Ingredients

  • 1 lb Okra, sliced diagonally
  • 20 ounce Frzn okra, sliced Boiling salted water
  • 1 x Celery rib, sliced diagonal
  • 2 x Bell peppers, cut in strips
  • 20 ounce Frzn lima beans
  • 8 x Ears fresh corn kernels
  • 20 ounce Frzn corn, thawed Margarine Bread crumbs
  • 1 sm Onion,minced
  • 4 x Ripe tomatoes, sliced
  • 2 x Serrano chiles,thinly sliced
  • 1 tsp Minced fresh basil
  • 1/2 tsp Dry basil,crumbled Salt to taste Black pepper to taste

Method

  • Cook fresh okra briefly in boiling salted water; drain.
  • Blanch celery in boiling salted water.
  • Add in bell peppers and lima beans and cook till just tender; during last 30 seconds, add in corn (don't overcook), then drain vegetables.
  • Oil a large baking dish and sprinkle with bread crumbs; add in a layer of corn-bean mix and okra.
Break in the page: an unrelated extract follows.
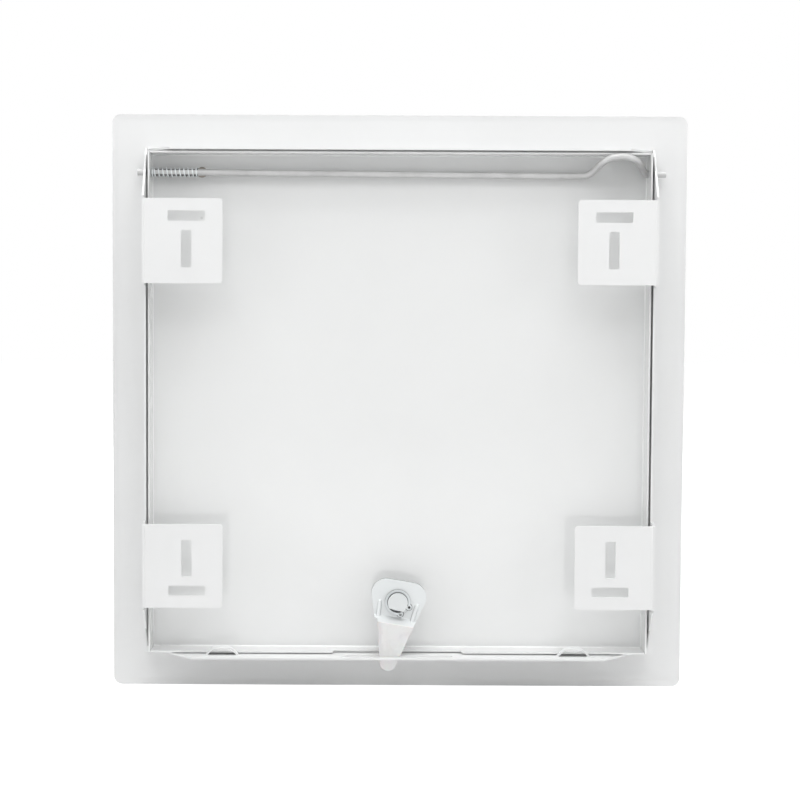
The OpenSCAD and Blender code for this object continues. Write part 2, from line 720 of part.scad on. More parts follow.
module latch_cam() color(zinc) at_latch() difference() {
    union() {
        intersection() {
            plate_from_behind(cam_y - over, cam_rise + cam_t + 2 * over) cam_outline();
            along_x(4 * cam_half) crank_profile();
        }
        for (side = [-1, 1]) cam_rib(side);
    }
    // hole with a flat that keys on the stud
    intersection() {
        translate([0, cam_y - over, 0]) rotate([-90, 0, 0])
            cylinder(r = stud_r + stud_clear, h = cam_t + 2 * over);
        rotate([0, cam_lean - flat_lean, 0])
            translate([-stud_d, cam_y - 2 * over, -stud_flat - stud_clear])
                cube([2 * stud_d, cam_t + 4 * over, 2 * stud_d]);
    }
}

module cam_sleeve() color(white_plastic) at_latch() difference() {
    intersection() {
        plate_from_behind(tongue_y - sleeve_wall, cam_t + 2 * sleeve_wall) tongue_outline(sleeve_wall);
        translate([-2 * cam_half, 0, -2 * tongue_reach])
            cube([4 * cam_half, 2 * frame_depth, 2 * tongue_reach + sleeve_top]);
    }
    plate_from_behind(tongue_y - touch, cam_t + 2 * touch) tongue_outline(touch);
    intersection() {
        plate_from_behind(tongue_y - 2 * sleeve_wall, 2 * sleeve_wall) tongue_outline(touch);
        translate([-2 * cam_half, 0, sleeve_front])
            cube([4 * cam_half, 2 * frame_depth, tongue_reach]);
    }
}

// The retaining ring seen from behind: open at the lower right, with an eared end at each side
module ring_outline() {
    inner = groove_r + touch;
    ear_c = (inner + ring_r) / 2 + 0.6;
    difference() {
        union() {
            difference() {
                circle(ring_r);
                rotate(ring_gap_mid) polygon([[0, 0], [2 * ring_r * cos(ring_gap_half), -2 * ring_r * sin(ring_gap_half)],
                    [2 * ring_r * cos(ring_gap_half), 2 * ring_r * sin(ring_gap_half)]]);
            }
            for (s = [-1, 1]) rotate(ring_gap_mid + s * ring_gap_half)
                translate([ear_c, 0]) circle(ear_boss_r);
        }
        circle(inner);
        for (s = [-1, 1]) rotate(ring_gap_mid + s * ring_gap_half)
            translate([ear_c + 0.3, 0]) circle(ear_hole_r);
    }
}

module retaining_ring() color(dark_steel)
    translate([0, 0, latch_z]) plate_from_behind(ring_y, ring_t) ring_outline();

module spacer_bush() color(zinc) difference() {
    stud_along_y(bush_y, cam_y - touch, bush_d / 2);
    stud_along_y(bush_y - over, cam_y + over, stud_r + stud_clear);
}

// Ring of points of the wave washer at radius r
function wave_points(r, lift, waves, steps) =
    [for (i = [0 : steps - 1]) let (a = 360 * i / steps)
        [r * cos(a), (wave_h - wave_t) / 2 * (1 + sin(waves * a)) + lift, r * sin(a)]];

module wave_washer() color(spring_steel) {
    steps = 48;
    waves = 3;
    inner = stud_r + 4 * stud_clear;
    outer = bush_d / 2;
    points = concat(wave_points(inner, 0, waves, steps), wave_points(outer, 0, waves, steps),
                    wave_points(outer, wave_t, waves, steps), wave_points(inner, wave_t, waves, steps));
    faces = [for (band = [0 : 3], i = [0 : steps - 1])
        let (n = (i + 1) % steps, a = band * steps, b = ((band + 1) % 4) * steps)
        each [[a + i, a + n, b + n], [a + i, b + n, b + i]]];
    translate([0, door_inner + touch / 2, latch_z]) polyhedron(points, faces, convexity = 4);
}

frame();
door();
hinge_rod();
rod_spring();
latch_stud();
latch_cam();
cam_sleeve();
retaining_ring();
spacer_bush();
wave_washer();
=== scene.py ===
"""Looks of a metal access panel, seen from behind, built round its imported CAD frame."""

import json
import logging
import math
from dataclasses import dataclass, field
from enum import Enum

import bmesh
import bpy
from mathutils import Matrix, Vector


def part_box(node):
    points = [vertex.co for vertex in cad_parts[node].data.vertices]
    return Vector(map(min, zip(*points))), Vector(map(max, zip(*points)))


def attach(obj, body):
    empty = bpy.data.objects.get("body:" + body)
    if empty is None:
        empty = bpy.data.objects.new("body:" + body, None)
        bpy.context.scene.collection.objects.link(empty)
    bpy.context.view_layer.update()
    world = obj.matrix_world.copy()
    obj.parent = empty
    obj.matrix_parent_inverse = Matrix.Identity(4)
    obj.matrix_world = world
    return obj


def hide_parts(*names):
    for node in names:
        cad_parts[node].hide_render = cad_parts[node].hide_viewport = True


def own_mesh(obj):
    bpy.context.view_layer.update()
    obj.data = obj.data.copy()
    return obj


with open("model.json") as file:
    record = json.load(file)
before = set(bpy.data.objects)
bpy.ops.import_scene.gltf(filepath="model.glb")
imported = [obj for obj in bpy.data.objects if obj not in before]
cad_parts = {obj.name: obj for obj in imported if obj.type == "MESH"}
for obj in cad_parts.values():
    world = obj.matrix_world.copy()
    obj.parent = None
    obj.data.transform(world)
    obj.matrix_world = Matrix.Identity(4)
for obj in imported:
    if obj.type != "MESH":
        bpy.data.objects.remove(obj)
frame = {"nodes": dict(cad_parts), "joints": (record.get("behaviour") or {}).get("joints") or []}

log = logging.getLogger("access_panel")

Triple = tuple[float, float, float]
Rgba = tuple[float, float, float, float]
Socket = bpy.types.NodeSocket
Node = bpy.types.Node
Material = bpy.types.Material

MM = 0.001
MERGE_GAP = 1e-6
FLAT_ANGLE = math.radians(0.2)
ORIGIN: Triple = (0.0, 0.0, 0.0)
WHITE: Rgba = (1.0, 1.0, 1.0, 1.0)


def millimetres(length: float) -> float:
    """Returns a length of the frame in mm, to the nearest 0.001, so that each run builds the same mesh."""
    return round(length / MM, 3)


def pivot(joint: str) -> Vector:
    """Returns the point that a joint turns about, in metres."""
    place = next(found["pos_m"] for found in frame["joints"] if found["name"] == joint)
    return Vector([millimetres(part) for part in place]) * MM


ROD_AXIS = pivot("door_hinge")
LATCH_AXIS = pivot("latch_turn")


class Body(Enum):
    """The rigid bodies that pieces ride on."""

    FRAME = "frame"
    DOOR = "door"
    ROD = "hinge_rod"
    LATCH = "latch"


class Slot(Enum):
    """The record's material slots."""

    FRAME_PAINT = "frame_paint"
    DOOR_PAINT = "door_paint"
    ROD_ZINC = "rod_zinc"
    SPRING_STEEL = "spring_steel"
    LATCH_ZINC = "latch_zinc"
    RING_STEEL = "ring_steel"
    SLEEVE_PLASTIC = "sleeve_plastic"


Paints = dict[Slot, Material]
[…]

  • Combine onion, tomatoes and basil; spoon layer of onion-tomato mix over bottom layer in dish.
  • Sprinkle with chiles and season with salt and pepper.
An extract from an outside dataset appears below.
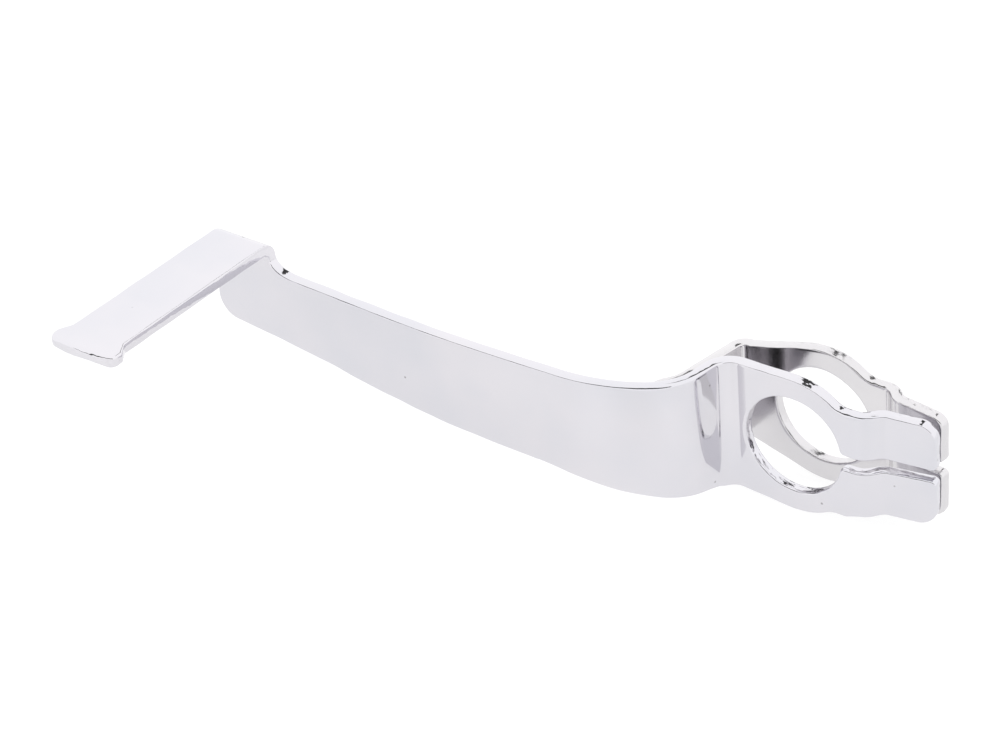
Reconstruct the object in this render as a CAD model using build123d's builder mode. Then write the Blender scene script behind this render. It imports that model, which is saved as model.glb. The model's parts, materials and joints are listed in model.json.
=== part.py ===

  • Dot with margarine and sprinkle with bread crumbs.
  • Repeat layering till casserole is filled.
  • Top with a layer of okra which has been dipped in crumbs and lightly sauteed.
  • Bake uncovered in preheated 300F for 1 hour.
  • NOTE: This can be baked in the morning and reheated slowly before serving.
  • It tastes even better the second day.